** START **
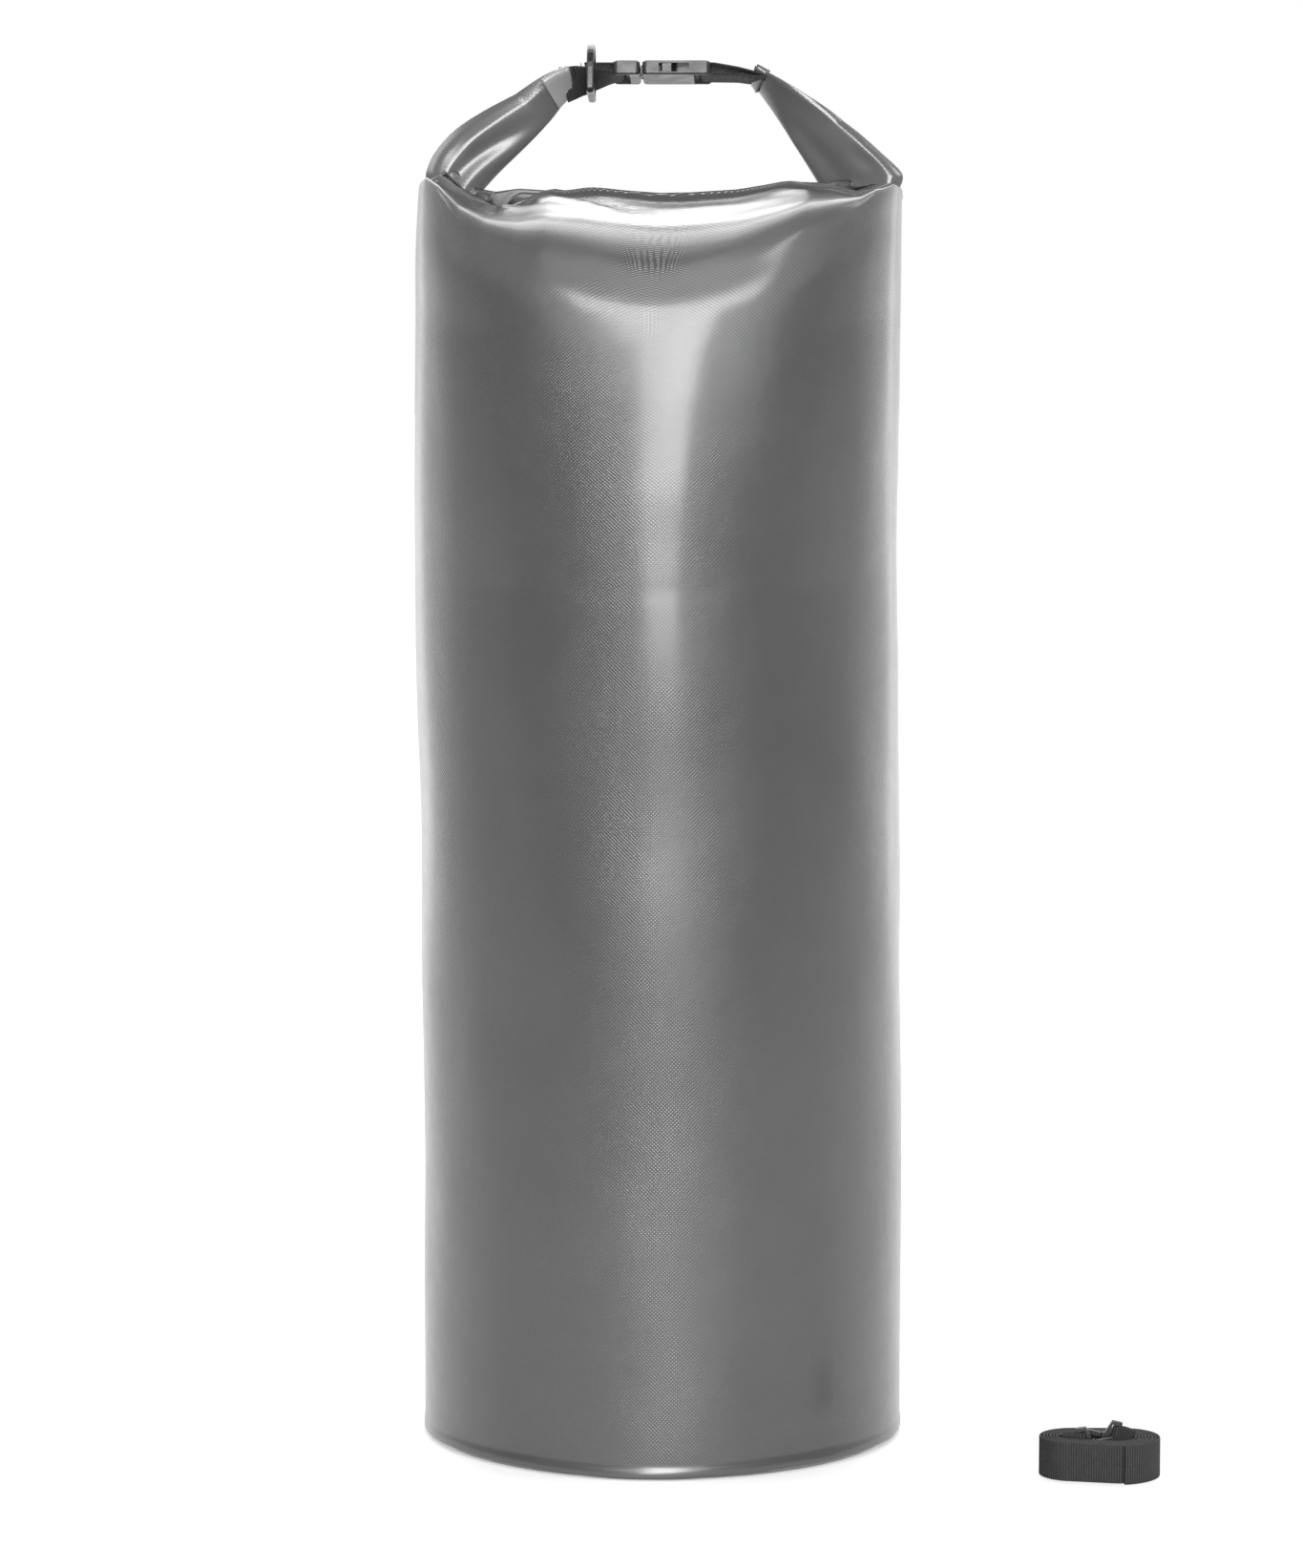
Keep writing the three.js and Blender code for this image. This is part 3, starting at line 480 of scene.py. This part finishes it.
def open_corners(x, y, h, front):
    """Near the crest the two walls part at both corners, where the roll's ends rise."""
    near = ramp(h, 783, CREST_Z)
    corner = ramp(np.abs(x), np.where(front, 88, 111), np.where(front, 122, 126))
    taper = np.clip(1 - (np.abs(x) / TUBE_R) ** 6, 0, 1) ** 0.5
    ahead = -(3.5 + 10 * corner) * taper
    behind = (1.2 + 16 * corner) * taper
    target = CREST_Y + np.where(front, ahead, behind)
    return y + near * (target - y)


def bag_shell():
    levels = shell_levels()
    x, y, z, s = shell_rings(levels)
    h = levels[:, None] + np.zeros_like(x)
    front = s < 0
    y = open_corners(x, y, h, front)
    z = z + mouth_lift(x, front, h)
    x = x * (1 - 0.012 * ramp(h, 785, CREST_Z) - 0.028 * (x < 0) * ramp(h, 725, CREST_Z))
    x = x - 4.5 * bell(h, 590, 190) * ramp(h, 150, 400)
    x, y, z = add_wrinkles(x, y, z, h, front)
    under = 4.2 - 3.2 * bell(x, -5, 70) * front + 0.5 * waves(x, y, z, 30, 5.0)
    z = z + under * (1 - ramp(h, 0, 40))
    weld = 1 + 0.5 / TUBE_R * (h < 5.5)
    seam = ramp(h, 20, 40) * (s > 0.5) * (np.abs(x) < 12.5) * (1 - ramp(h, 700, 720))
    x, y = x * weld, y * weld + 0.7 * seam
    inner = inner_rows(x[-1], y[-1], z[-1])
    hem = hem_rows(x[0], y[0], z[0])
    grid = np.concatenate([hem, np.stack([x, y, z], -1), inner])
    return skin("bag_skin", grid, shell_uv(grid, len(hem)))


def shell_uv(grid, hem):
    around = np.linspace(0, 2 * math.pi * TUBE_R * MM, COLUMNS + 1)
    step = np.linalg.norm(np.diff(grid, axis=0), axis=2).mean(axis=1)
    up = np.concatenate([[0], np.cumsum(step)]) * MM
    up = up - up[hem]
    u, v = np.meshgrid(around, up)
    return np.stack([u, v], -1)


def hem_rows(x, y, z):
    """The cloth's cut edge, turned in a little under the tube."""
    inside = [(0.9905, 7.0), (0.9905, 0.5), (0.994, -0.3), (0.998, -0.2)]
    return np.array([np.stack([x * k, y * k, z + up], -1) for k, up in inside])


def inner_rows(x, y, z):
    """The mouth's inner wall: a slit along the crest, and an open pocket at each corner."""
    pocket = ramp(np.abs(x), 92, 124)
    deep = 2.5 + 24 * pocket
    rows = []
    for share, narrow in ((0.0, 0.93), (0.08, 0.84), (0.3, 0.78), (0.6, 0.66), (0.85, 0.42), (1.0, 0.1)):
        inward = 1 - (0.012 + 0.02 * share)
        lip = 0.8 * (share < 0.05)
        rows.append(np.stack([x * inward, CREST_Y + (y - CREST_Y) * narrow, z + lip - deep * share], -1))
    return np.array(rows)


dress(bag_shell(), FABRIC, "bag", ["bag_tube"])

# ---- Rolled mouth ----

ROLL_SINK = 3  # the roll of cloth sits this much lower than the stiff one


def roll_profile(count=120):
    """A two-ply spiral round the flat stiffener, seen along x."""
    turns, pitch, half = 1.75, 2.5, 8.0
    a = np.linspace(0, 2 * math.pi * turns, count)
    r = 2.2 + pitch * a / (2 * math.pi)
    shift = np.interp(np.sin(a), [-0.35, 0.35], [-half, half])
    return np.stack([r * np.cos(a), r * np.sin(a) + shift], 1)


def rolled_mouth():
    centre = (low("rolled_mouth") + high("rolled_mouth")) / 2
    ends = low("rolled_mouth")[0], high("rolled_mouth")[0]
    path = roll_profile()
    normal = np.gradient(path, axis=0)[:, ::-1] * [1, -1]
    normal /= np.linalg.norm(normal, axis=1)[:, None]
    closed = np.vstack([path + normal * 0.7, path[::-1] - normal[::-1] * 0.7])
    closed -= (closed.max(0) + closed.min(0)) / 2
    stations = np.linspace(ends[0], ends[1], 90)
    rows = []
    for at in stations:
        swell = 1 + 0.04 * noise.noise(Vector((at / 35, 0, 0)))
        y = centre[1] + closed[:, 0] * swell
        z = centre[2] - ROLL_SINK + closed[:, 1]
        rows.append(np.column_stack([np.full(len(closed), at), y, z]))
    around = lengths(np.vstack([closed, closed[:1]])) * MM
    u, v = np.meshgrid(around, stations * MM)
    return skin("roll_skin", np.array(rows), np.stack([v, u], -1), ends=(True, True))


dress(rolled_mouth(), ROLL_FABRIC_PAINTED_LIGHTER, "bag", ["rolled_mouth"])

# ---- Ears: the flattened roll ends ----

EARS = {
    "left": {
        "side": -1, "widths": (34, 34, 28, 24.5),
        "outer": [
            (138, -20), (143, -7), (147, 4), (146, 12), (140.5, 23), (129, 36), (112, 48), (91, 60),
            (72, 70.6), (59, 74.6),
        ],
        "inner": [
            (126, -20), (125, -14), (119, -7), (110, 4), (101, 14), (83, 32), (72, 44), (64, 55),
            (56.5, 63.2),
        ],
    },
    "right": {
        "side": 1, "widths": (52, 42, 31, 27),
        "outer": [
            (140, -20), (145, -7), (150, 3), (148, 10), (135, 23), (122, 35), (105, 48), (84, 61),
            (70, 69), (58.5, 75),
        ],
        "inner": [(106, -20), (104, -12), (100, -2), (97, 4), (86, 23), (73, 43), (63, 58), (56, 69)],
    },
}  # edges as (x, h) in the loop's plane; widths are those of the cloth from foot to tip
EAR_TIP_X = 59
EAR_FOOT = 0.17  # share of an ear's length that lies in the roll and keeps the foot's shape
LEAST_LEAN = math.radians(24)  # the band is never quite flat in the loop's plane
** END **
EXERCISE AIM ▸
What you return should be the lines from the start of the data through the line with "return y + near * (target - y)", quoted exactly and nothing more.

TASK RESPONSE ▸
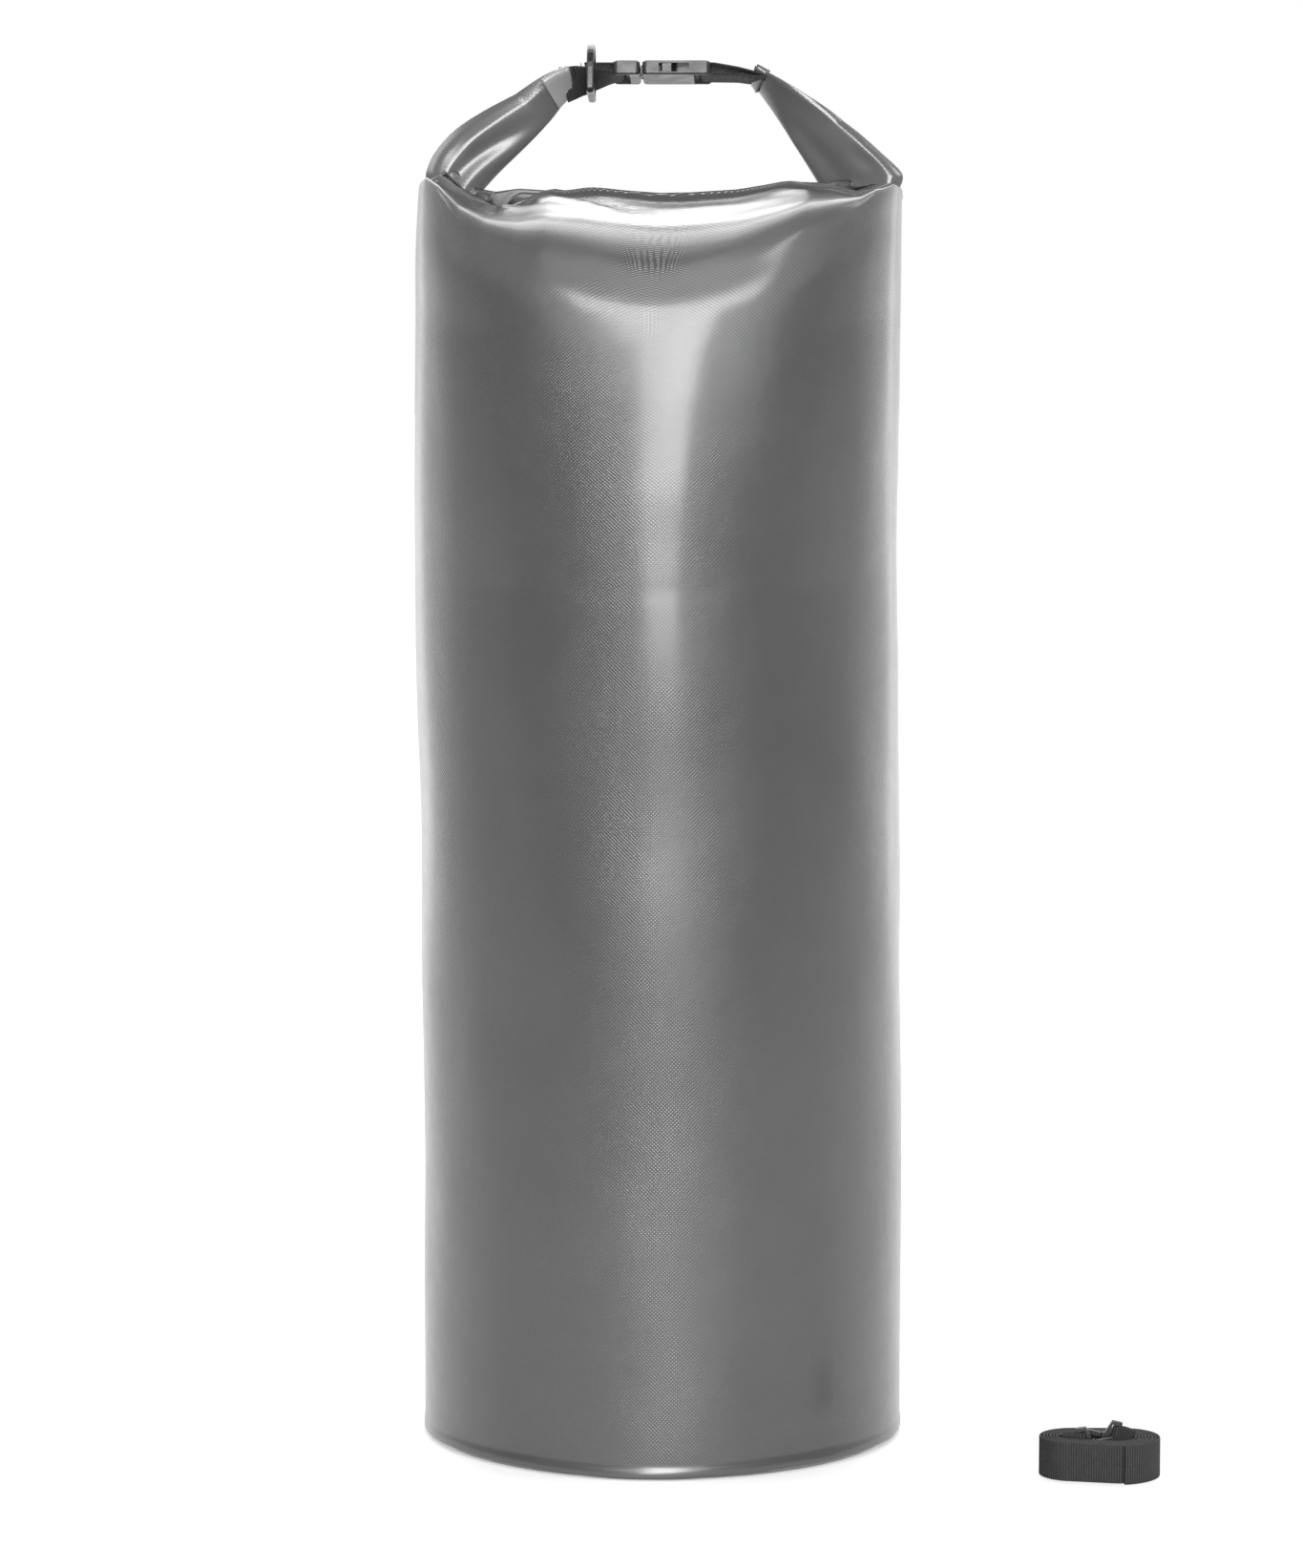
Keep writing the three.js and Blender code for this image. This is part 3, starting at line 480 of scene.py. This part finishes it.
def open_corners(x, y, h, front):
    """Near the crest the two walls part at both corners, where the roll's ends rise."""
    near = ramp(h, 783, CREST_Z)
    corner = ramp(np.abs(x), np.where(front, 88, 111), np.where(front, 122, 126))
    taper = np.clip(1 - (np.abs(x) / TUBE_R) ** 6, 0, 1) ** 0.5
    ahead = -(3.5 + 10 * corner) * taper
    behind = (1.2 + 16 * corner) * taper
    target = CREST_Y + np.where(front, ahead, behind)
    return y + near * (target - y)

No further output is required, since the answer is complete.